In presence of higher level network, these patterns join to form some meta patterns like a circle moving upwards. Some other patterns are like the circle is white with red lines or the one growing in size. All the researches done in the past done in computer vision suggests that these networks are deeply complex and a new approach was tried. The top-down approach like a bike looks like/this/and moves like/this. We are still trying to come up with a definition regarding how our minds work or how to stimulate it.
It’s easy to design a system that could recognize different types of books, from different angles, in different situations, be it at rest or at motion, anything and it wouldn’t be able to recognize a chair. Also, it could never tell you what is a book actually, is it for reading or for any other purpose. So, the problem is not hardware or software but having an operating system.
To explain this in simple words, our mind has short term memory and long term memory, where it takes input from all other senses, the attention and cognition, where billions of lessons are learned from trillions of conversation throughout the world, written with methods that are too complex to be understood, a network of interconnected neurons are far more complicated than we can think of.
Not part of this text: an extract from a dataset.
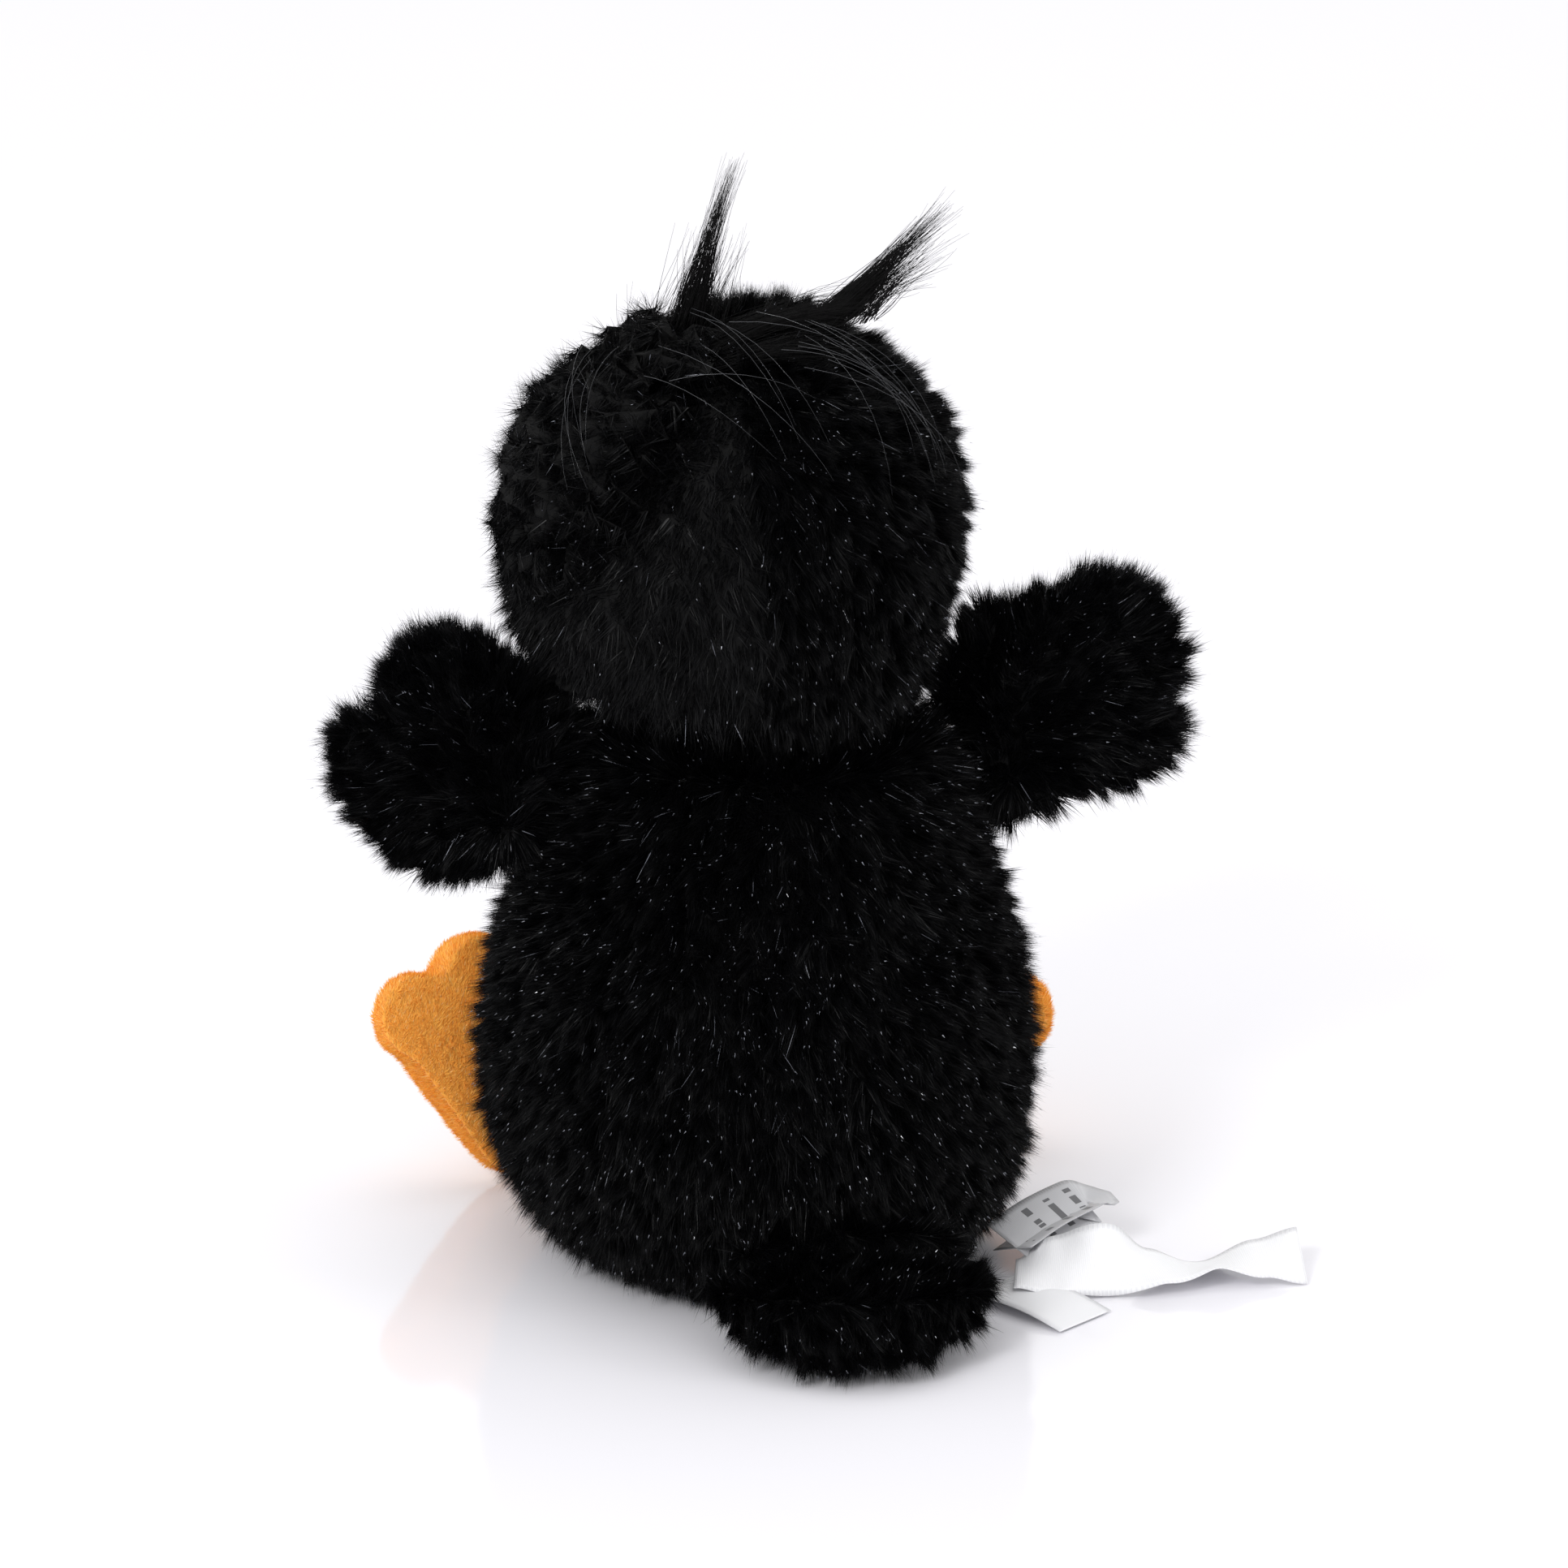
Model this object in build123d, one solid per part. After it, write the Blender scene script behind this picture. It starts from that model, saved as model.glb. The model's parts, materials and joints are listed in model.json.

We can expect integrating the powerful but specific systems created today as the future of computer vision. With our best engineers, computer scientists, psychologists, neuro-scientists and philosophers working on understanding how our minds working, still we could barely simulate it. but there’s hope, this is not the end.
All these cameras with recognizing faces and smiles, timers, self-driving cars, automatic cookers, reading traffic signs and the list goes on. If the advancement in technology has made all these possible, we can always expect very soon we would definitely be able to understand how our brain functions, and finally get the logic behind operating machines just like our brain functions.
All this complex process might take longer time for final execution, but if we can transmit our imagination to reality upto this extent, we can imagine a bigger picture and get over all three tasks of difficult, very difficult and most difficult part.